---------- RECORDS SUPPLIED ----------

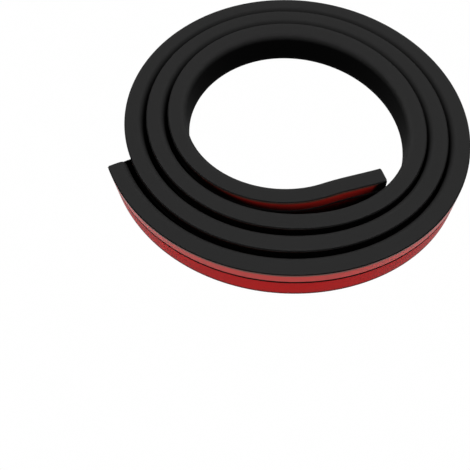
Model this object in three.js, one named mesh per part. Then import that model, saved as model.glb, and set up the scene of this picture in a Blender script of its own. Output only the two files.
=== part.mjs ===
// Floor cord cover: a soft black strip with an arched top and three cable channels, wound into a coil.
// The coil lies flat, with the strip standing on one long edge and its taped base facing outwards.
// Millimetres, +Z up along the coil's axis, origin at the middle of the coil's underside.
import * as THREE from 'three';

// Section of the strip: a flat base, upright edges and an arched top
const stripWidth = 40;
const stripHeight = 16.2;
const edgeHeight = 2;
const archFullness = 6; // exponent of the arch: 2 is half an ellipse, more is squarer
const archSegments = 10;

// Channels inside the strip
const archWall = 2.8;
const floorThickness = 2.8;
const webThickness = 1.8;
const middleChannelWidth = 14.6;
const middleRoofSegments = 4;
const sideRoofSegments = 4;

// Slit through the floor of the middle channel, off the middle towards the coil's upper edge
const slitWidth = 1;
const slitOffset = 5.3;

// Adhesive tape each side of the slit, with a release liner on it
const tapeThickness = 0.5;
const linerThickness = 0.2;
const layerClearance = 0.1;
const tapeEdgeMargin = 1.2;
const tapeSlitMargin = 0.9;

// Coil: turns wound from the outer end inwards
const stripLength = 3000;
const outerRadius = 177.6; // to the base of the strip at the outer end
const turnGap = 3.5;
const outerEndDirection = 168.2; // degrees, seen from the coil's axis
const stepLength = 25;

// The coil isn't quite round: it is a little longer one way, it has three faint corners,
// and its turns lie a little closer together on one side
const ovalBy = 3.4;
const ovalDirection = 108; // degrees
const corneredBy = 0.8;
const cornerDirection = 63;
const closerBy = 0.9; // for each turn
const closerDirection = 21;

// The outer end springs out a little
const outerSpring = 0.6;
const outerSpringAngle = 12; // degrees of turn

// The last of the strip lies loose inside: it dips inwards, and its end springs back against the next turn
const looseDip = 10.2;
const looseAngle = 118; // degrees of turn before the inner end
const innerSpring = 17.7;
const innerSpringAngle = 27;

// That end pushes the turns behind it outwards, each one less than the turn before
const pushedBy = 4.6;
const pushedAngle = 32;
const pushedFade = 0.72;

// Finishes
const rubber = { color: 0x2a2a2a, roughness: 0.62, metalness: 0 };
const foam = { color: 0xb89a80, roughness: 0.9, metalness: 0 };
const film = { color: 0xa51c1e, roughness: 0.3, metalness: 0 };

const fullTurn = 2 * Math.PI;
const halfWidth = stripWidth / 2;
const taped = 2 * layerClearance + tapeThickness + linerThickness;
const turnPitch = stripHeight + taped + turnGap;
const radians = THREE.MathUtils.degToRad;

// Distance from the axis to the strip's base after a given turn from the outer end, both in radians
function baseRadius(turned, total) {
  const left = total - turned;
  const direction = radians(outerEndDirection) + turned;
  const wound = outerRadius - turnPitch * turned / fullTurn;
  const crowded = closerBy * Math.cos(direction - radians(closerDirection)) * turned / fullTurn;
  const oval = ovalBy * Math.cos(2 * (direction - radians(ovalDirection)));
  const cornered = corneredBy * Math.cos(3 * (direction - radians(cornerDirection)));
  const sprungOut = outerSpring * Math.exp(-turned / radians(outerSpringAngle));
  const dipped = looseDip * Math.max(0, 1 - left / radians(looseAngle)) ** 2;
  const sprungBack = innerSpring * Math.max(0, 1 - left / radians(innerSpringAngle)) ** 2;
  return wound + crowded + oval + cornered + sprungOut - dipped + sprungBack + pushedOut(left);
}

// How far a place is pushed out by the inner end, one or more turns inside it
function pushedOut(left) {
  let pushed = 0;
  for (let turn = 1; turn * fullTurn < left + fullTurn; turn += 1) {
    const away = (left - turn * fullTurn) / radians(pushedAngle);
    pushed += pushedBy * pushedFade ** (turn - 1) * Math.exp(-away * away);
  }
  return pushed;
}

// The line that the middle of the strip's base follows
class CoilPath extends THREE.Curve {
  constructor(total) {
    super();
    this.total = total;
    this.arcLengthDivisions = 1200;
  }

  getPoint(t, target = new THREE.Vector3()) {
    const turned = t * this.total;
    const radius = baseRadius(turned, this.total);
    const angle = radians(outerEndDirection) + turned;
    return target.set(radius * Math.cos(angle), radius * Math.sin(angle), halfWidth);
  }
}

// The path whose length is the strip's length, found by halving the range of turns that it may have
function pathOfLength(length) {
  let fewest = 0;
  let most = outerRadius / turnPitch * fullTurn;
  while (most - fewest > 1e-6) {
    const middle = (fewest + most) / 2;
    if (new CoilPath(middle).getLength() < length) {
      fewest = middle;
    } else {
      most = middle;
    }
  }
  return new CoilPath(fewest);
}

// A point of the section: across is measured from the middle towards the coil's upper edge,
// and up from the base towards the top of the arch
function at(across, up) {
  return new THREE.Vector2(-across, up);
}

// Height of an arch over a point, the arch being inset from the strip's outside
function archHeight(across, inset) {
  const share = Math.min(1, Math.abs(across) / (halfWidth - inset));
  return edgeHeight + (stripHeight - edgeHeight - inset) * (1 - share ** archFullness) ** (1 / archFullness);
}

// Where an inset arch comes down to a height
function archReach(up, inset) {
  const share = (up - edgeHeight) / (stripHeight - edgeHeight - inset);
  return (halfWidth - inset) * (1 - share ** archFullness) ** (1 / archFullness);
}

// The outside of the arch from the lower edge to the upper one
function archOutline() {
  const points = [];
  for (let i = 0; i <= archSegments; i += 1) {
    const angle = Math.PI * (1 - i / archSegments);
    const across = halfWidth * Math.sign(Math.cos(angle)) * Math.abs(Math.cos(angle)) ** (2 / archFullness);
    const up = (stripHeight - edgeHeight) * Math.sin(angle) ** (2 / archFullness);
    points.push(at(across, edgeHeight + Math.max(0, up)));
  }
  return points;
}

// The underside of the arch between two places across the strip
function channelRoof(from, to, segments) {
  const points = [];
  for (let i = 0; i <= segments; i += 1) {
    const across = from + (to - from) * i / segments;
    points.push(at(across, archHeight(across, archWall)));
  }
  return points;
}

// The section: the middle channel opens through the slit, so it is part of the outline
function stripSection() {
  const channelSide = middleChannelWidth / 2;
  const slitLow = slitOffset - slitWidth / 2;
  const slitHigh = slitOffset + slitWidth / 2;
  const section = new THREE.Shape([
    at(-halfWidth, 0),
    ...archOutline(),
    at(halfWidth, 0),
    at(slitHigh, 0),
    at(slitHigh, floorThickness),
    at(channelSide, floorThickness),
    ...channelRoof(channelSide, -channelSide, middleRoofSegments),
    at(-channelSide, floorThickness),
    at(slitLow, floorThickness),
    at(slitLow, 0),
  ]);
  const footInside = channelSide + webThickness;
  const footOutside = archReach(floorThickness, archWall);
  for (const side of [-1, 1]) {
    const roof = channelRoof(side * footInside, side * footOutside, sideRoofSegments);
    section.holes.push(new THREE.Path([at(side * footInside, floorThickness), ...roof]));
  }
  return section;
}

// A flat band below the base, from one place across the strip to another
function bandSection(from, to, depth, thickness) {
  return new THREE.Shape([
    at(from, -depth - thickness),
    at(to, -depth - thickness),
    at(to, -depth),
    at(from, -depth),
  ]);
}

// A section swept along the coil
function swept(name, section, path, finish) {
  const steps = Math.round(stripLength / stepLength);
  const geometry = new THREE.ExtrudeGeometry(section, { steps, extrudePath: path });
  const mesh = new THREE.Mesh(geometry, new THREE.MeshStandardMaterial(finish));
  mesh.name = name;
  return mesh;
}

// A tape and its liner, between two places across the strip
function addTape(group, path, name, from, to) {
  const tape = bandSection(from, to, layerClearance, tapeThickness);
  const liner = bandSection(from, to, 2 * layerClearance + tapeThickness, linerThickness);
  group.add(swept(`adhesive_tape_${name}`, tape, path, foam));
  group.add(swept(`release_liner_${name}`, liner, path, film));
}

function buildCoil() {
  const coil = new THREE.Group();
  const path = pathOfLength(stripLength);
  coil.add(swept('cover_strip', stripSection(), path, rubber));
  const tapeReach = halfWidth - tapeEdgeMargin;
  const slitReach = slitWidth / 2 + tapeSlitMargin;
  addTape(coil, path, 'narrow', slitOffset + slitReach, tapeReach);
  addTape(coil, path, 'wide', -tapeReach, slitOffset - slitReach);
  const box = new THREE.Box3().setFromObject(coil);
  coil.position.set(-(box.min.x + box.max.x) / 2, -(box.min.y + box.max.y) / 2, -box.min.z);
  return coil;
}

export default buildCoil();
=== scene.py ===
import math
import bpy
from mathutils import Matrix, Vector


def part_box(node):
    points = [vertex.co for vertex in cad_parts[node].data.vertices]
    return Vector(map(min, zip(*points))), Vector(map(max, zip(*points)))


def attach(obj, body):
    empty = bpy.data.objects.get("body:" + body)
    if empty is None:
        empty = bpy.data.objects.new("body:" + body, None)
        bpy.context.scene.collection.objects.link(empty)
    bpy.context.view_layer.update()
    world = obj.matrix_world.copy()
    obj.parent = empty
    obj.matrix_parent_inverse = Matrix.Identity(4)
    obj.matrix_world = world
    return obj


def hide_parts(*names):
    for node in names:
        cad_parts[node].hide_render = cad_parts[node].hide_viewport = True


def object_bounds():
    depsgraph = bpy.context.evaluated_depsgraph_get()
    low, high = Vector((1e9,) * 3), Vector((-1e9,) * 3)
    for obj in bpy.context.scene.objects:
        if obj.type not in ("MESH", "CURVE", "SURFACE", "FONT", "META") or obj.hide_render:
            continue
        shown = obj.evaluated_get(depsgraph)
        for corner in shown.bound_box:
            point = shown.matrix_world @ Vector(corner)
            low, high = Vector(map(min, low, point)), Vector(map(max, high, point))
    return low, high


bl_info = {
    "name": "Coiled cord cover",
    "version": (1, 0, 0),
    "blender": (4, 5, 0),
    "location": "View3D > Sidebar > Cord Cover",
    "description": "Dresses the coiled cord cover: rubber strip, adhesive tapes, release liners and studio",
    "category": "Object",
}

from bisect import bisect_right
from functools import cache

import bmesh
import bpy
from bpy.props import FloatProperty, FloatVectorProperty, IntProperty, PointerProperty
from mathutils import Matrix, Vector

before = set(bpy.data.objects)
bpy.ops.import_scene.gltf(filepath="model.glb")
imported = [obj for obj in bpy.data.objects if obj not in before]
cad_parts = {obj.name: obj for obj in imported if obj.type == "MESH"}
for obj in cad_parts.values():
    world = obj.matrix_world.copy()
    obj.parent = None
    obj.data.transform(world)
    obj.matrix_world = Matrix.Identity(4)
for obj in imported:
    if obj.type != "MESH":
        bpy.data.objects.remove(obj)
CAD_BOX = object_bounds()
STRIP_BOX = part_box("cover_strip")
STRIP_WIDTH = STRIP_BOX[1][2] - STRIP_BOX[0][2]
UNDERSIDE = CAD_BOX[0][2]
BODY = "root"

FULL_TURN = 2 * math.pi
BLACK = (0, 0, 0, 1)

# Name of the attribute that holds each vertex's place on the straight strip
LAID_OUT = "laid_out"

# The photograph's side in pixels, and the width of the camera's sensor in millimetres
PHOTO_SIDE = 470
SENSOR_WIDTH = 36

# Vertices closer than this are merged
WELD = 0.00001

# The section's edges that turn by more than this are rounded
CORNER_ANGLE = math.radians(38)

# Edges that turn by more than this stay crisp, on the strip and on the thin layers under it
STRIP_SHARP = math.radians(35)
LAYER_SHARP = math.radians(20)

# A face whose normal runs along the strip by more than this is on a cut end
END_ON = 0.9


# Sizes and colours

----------
---------- RECORDS SUPPLIED ----------

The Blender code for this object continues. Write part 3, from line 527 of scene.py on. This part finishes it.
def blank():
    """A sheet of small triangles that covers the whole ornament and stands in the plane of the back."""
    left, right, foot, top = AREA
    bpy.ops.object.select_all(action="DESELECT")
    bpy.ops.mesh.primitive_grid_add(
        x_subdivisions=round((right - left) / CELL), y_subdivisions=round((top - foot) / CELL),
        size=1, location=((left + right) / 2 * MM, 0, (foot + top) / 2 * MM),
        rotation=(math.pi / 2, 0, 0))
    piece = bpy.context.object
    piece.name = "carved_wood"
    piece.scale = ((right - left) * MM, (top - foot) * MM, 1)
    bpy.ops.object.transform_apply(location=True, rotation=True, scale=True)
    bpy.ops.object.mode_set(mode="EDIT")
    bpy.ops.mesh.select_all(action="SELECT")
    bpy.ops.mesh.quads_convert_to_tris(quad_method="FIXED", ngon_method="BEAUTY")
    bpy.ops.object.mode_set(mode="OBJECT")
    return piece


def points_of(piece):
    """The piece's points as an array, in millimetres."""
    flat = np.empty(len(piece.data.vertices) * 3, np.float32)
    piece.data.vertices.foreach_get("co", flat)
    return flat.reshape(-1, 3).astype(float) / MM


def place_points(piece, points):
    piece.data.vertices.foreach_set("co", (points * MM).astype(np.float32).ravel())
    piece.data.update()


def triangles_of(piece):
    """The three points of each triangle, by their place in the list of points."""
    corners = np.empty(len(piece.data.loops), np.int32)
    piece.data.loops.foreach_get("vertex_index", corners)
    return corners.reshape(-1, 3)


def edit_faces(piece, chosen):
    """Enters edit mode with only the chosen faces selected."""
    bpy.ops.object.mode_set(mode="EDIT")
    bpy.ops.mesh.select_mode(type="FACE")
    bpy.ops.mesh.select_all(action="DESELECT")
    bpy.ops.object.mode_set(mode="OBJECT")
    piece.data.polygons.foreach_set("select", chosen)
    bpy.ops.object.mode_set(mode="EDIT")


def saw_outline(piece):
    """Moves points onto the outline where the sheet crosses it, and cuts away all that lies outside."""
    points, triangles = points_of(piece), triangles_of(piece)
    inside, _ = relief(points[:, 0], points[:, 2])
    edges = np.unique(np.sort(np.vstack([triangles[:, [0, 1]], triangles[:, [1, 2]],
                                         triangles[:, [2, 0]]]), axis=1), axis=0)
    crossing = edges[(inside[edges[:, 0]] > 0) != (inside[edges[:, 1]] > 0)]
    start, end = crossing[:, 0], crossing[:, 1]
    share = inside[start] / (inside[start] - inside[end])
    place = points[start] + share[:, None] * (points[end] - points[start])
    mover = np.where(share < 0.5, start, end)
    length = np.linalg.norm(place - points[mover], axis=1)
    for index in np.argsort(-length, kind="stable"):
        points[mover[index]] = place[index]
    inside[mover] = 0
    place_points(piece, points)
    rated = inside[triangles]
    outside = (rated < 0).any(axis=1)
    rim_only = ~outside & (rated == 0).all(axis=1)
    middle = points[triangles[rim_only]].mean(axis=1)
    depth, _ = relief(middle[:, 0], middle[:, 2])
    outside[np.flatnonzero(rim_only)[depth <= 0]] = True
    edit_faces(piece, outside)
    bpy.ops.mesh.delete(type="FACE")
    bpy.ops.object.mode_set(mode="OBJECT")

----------

JOB -
The lines from the one containing "Model this object" to the one containing "const archSegments = 10;", both included, are to be extracted exactly; give no other line.

PROBLEM SOLUTION -
Model this object in three.js, one named mesh per part. Then import that model, saved as model.glb, and set up the scene of this picture in a Blender script of its own. Output only the two files.
=== part.mjs ===
// Floor cord cover: a soft black strip with an arched top and three cable channels, wound into a coil.
// The coil lies flat, with the strip standing on one long edge and its taped base facing outwards.
// Millimetres, +Z up along the coil's axis, origin at the middle of the coil's underside.
import * as THREE from 'three';

// Section of the strip: a flat base, upright edges and an arched top
const stripWidth = 40;
const stripHeight = 16.2;
const edgeHeight = 2;
const archFullness = 6; // exponent of the arch: 2 is half an ellipse, more is squarer
const archSegments = 10;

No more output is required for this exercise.